The last four – Virginia, Arkansas, Tennessee, and North Carolina – voted for secession after President Lincoln called for a mobilization of troops following the Confederate attack on Fort Sumter on 12 April 1861, which started the Civil War. These states (as well as the others) did not believe that Lincoln had the right to use military force to preserve the Union, opting instead to hold that any state whose interests were no longer valued by the federal government had the right to separate themselves and form their own government with laws that would uphold the institution of slavery.

These eleven states would fight for the right to preserve the "peculiar institution" of slavery in the United States between 1861 and 1865 and, afterwards, would claim that they were waging war for the noble cause of "states' rights"– a false claim still repeated today and believed by many in the United States and elsewhere.

According to this argument, the states that formed the Confederacy had a legal right to secede when they felt their rights were no longer being respected or represented by the federal government. Secession, according to this claim, had nothing to do with slavery but was an honorable course chosen in the cause of liberty and autonomy of individual states – in the same way that the original Thirteen Colonies had revolted and broken away from Great Britain during the American Revolution and American Revolutionary War.

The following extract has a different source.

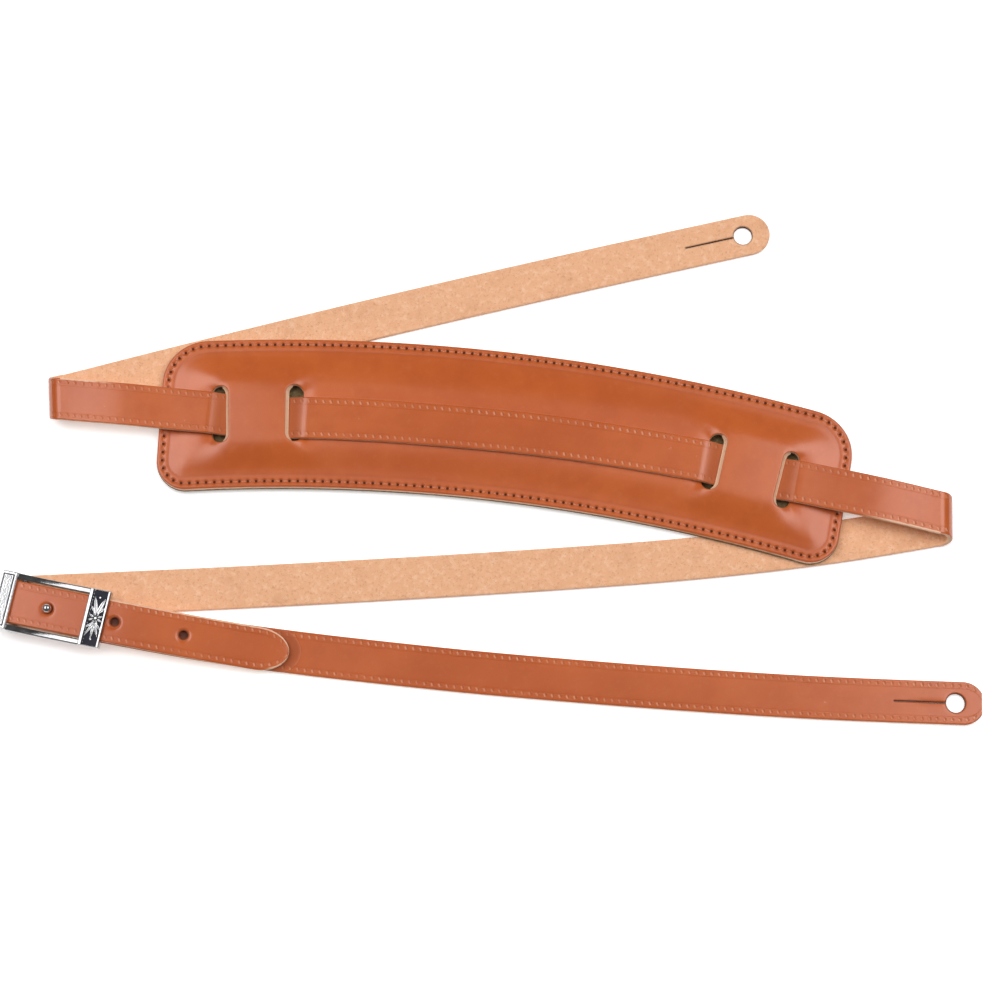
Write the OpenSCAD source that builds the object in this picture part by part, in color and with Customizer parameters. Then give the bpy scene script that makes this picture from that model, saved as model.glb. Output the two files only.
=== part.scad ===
// Leather guitar strap with a sliding shoulder pad and a stud buckle, laid in a Z on a flat surface.
// X runs along the lay, Z is up, and the surface is Z = 0.

/* [Strap leather] */
// Width of the long and the short strap
strap_w = 15.8; // [15:0.1:16.2]
// Thickness of the strap leather
strap_t = 2; // [1.8:0.1:2]
// Diameter of the strap button holes
button_hole_d = 7; // [6:0.5:8]
// Length of the slit that opens each button hole
slit_len = 19; // [12:1:22]
// Width of the slit
slit_w = 0.6; // [0.4:0.1:0.8]
// From a button hole's centre to the strap's end
hole_to_end = 10.7; // [10:0.1:12]

/* [Shoulder pad] */
// Radius of the pad's middle line
pad_r = 709; // [700:1:720]
// Width of the pad
pad_w = 57; // [55:0.5:58]
// Half the pad's length along its lower edge's corners
pad_half = 120.6; // [118:0.1:121]
// Radius of the lower corners
low_corner_r = 11; // [10:0.5:12]
// Radius of the upper corners
high_corner_r = 17; // [16:0.5:18]
// Lean of the short sides, in degrees
side_lean = 6.5; // [6:0.5:7]
// Thickness of the face leather
face_t = 2; // [1.8:0.1:2]
// Thickness of the foam
padding_t = 3; // [3:0.1:3.2]
// Thickness of the suede backing
backing_t = 1.2; // [1:0.1:1.2]
// Width of the flat rim round the raised middle
rim_w = 5; // [4.5:0.5:6]
// Length of each strap slot
slot_len = 21.6; // [21:0.1:22.5]
// Width of each strap slot
slot_w = 6.4; // [6.2:0.1:7]
// From the pad's centre to each inner slot
inner_slot = 79; // [78:0.5:80]
// From the pad's centre to each outer slot
outer_slot = 106.7; // [106:0.1:107.5]
// Distance from one stitch to the next
stitch_pitch = 3.1; // [3:0.1:4]

/* [Buckle] */
// Length of the buckle
buckle_len = 41.2; // [41:0.1:42]
// Width of the buckle
buckle_w = 21.4; // [21:0.1:22]
// Width of each rail
rail_w = 2.2; // [2:0.1:2.4]
// Width of the plain end plate
end_plate_w = 6.2; // [6:0.1:6.6]
// Width of the ornamental keeper plate
keeper_w = 8; // [7.5:0.1:8.5]
// Thickness of the two plates
plate_t = 1.3; // [1.2:0.1:1.5]
// Radius of the buckle bar
bar_r = 1; // [0.9:0.1:1]
// Radius of the stud's ball
ball_r = 1.8; // [1.7:0.1:1.9]
// Radius of the holes in the strap's tail
tail_hole_r = 1.6; // [1.6:0.1:1.8]
// Distance between the tail's holes
hole_pitch = 25.4; // [24:0.1:26]

/* [Hidden] */

// gap between leather faces that lie on each other, and a length beyond everything
gap = 0.1;
far = 500;

// heights: underside of the pad, its layers, and the strap over the face and under it
pad_z = strap_t + 0.2;
padding_z = pad_z + backing_t;
face_z = padding_z + padding_t;
over_z = face_z + face_t + gap;
under_z = face_z - gap - strap_t;
face_rim_top = padding_z + face_t;

// loops of the long strap at the ends of the shoulder strand
loop_r = (over_z + strap_t) / 2;
left_loop = [-160, 25];
left_loop_out = 184;
left_loop_shift = 3.5;
right_loop = [166.6, -21.7];
right_loop_out = -2;
right_loop_shift = 3.2;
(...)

But this claim is demonstrably false – as evidenced by A'Court Ashe's words above as well as many others. Initially, Lincoln had no interest in freeing the slaves, only in preventing the spread of slavery to Western Territories that would become states and, after secession, in preserving the Union. The Civil War was fought by the Confederate States of America to preserve the institution of slavery and by the forces of the North, after 1863, to preserve a Union of states free from the fundamental betrayal of the concept that all people are created equal.